Thanks for reminding me!
>
> As for inference rules I think virtuoso should be able to help you 
> with that.
I tried the Virtuoso inference rules on another dataset. They work, but 
the thing I don't get is that the rule is not used in a SPARQL query 
unless it is specified with an input:inference pragma. But how is a 
passer-by supposed to know that there is an inference rule that can be 
applied and the name of that rule and the method by which it should be 
invoked? But perhaps I am missing something...
>
> Met Vriendelijke Groet / With Kind Regards
> Bart van Leeuwen
>
> ##############################################################
> # twitter: @semanticfire
> # netage.nl
> # http://netage.nl <http://netage.nl/>
> # Enschedepad 76
> # 1324 GJ Almere
> # The Netherlands
> # tel. +31(0)36-5347479
> ##############################################################
>
>
>
> From: Frans Knibbe | Geodan <frans.knibbe@geodan.nl>
> To: "public-locadd@w3.org Mailing list" <public-locadd@w3.org>
> Date: 09-05-2014 17:41
> Subject: A real world example: Dutch registry of buildings and addresses
> ------------------------------------------------------------------------
>
>
>
> Hello list,
>
> I have just finished (I think) a renewed publication of a dataset that 
> could serve as a nice real world example of application of the core 
> location vocabulary.
> The dataset is the Dutch registry of buildings and addresses.
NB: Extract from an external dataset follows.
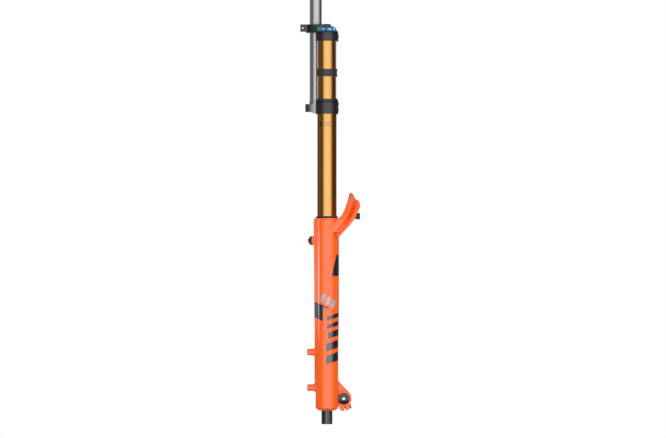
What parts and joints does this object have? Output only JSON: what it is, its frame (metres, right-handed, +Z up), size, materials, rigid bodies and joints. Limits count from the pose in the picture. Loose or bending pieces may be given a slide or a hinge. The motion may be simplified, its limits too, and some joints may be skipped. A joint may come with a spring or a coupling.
{
  "type": "bicycle suspension fork",
  "caption": "Dual-crown telescopic suspension fork with gold stanchions in a one-piece orange lower casting, straight steerer, forward dropouts and rear caliper posts.",
  "frame": {"origin": "on the steerer axis, in the plane of the crown race seat on top of the lower crown", "axes": "+Z up along the steerer, +X forward (towards the axle and the arch), +Y to the rider's left (the caliper side)"},
  "size_m": [0.1249, 0.2386, 0.8894],
  "materials": {
    "steerer_alloy": "satin anodised, silver grey",
    "crown_black": "satin black anodised forging",
    "bolt_black": "black oxide",
    "stanchion_gold": "polished hard gold coating",
    "rubber_black": "matt",
    "dial_blue": "bright blue anodised",
    "dial_black": "satin black anodised",
    "machined_alloy": "turned",
    "polished_steel": "ground shaft",
    "spring_steel": "bright wire",
    "polymer_black": "moulded",
    "polymer_grey": "moulded",
    "bushing_bronze": "lined bearing strip",
    "copper_washer": "soft washer",
    "knob_red": "red anodised",
    "leg_orange": "gloss orange over a magnesium casting"
  },
  "bodies": {
    "chassis": {"steerer_tube": "steerer_alloy", "lower_crown": "crown_black", "upper_crown": "crown_black", "lower_crown_bolts": "bolt_black", "upper_crown_bolts": "bolt_black", "steerer_clamp_bolt": "bolt_black", "stanchion_right": "stanchion_gold", "stanchion_left": "stanchion_gold", "frame_bumper_right": "rubber_black", "frame_bumper_left": "rubber_black", "damper_top_cap": "crown_black", "damper_cartridge_tube": "machined_alloy", "compression_valve": "machined_alloy", "floating_piston_spring": "spring_steel", "damper_seal_head": "machined_alloy", "air_top_cap": "crown_black", "air_valve": "machined_alloy", "volume_spacers": "polymer_grey", "air_seal_head": "machined_alloy", "top_out_bumper": "rubber_black"},
    "high_speed_dial": {"high_speed_compression_dial": "dial_blue"},
    "low_speed_dial": {"low_speed_compression_dial": "dial_black"},
    "floating_piston": {"floating_piston": "machined_alloy"},
    "valve_cap": {"air_valve_cap": "crown_black"},
    "lowers": {"lower_leg_casting": "leg_orange", "damper_shaft": "polished_steel", "rebound_piston": "machined_alloy", "air_shaft": "polished_steel", "air_piston": "machined_alloy", "crush_washers": "copper_washer", "damper_foot_nut": "machined_alloy", "air_foot_nut": "crown_black", "axle_insert": "machined_alloy", "axle_pinch_bolt": "bolt_black", "brake_hose_guide": "polymer_black", "hose_guide_screw": "bolt_black", "wiper_seal_right": "rubber_black", "foam_ring_right": "polymer_grey", "upper_bushing_right": "bushing_bronze", "lower_bushing_right": "bushing_bronze", "bottom_out_bumper_right": "rubber_black", "bleeder_body_right": "polymer_black", "wiper_seal_left": "rubber_black", "foam_ring_left": "polymer_grey", "upper_bushing_left": "bushing_bronze", "lower_bushing_left": "bushing_bronze", "bottom_out_bumper_left": "rubber_black", "bleeder_body_left": "polymer_black"},
    "bleeder_right": {"bleeder_button_right": "rubber_black"},
    "bleeder_left": {"bleeder_button_left": "rubber_black"},
    "axle": {"axle": "crown_black"},
    "rebound_cap": {"rebound_cap": "crown_black"},
    "high_speed_rebound": {"high_speed_rebound_knob": "knob_red"},
    "low_speed_rebound": {"low_speed_rebound_knob": "knob_red"}
  },
  "joints": [
    {"name": "travel", "type": "slide", "parent": "chassis", "child": "lowers", "axis": [0, 0, 1], "range_m": [0, 0.203]},
    {"name": "floating_piston_slide", "type": "slide", "parent": "chassis", "child": "floating_piston", "axis": [0, 0, 1], "range_m": [0, 0.0262], "deforming": ["floating_piston_spring"]},
    {"name": "high_speed_dial_turn", "type": "hinge", "parent": "chassis", "child": "high_speed_dial", "pos_m": [0.023, -0.092, 0.155], "axis": [0, 0, 1], "range_deg": [-120, 120]},
    {"name": "low_speed_dial_turn", "type": "hinge", "parent": "chassis", "child": "low_speed_dial", "pos_m": [0.023, -0.092, 0.163], "axis": [0, 0, 1], "range_deg": [-160, 160]},
    {"name": "valve_cap_lift", "type": "slide", "parent": "chassis", "child": "valve_cap", "axis": [0, 0, 1], "range_m": [0, 0.06]},
    {"name": "bleeder_right_press", "type": "slide", "parent": "lowers", "child": "bleeder_right", "axis": [1, 0, 0], "range_m": [0, 0.0015]},
    {"name": "bleeder_left_press", "type": "slide", "parent": "lowers", "child": "bleeder_left", "axis": [1, 0, 0], "range_m": [0, 0.0015]},
    {"name": "axle_withdraw", "type": "slide", "parent": "lowers", "child": "axle", "axis": [0, -1, 0], "range_m": [0, 0.21]},
    {"name": "rebound_cap_pull", "type": "slide", "parent": "lowers", "child": "rebound_cap", "axis": [0, 0, -1], "range_m": [0, 0.04]},
    {"name": "high_speed_rebound_turn", "type": "hinge", "parent": "lowers", "child": "high_speed_rebound", "pos_m": [0.023, -0.092, -0.653], "axis": [0, 0, 1], "range_deg": [-120, 120]},
    {"name": "low_speed_rebound_turn", "type": "hinge", "parent": "lowers", "child": "low_speed_rebound", "pos_m": [0.023, -0.092, -0.658], "axis": [0, 0, 1], "range_deg": [-160, 160]}
  ],
  "couplings": [
    {"joint": "floating_piston_slide", "follows": "travel", "ratio": 0.128}
  ]
}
It 
> consists of about 573 million triples. The URI of the dataset is 
> _http://lod.geodan.nl/basisreg/bag/_. This URI should be enough to 
> enable usage of the dataset as it should provide the data necessary 
> for further exploration. The dataset is bilingual: all terms in the 
> main vocabulary have explanations in Dutch and English.
>
> I would be happy with any comments from this group on this data set, 
> or the associated vocabulary. I hope I have done some things right, 
> but probably there is some room for improvement.
>
> Anyway, I would like to list some of the issues that I have 
> encountered that have something to do with the core location 
> vocabulary. I would love to know what you think about these!
>
> About *metadata*: The dataset URI 
> (_http://lod.geodan.nl/basisreg/bag/_) resolves to dataset metadata. 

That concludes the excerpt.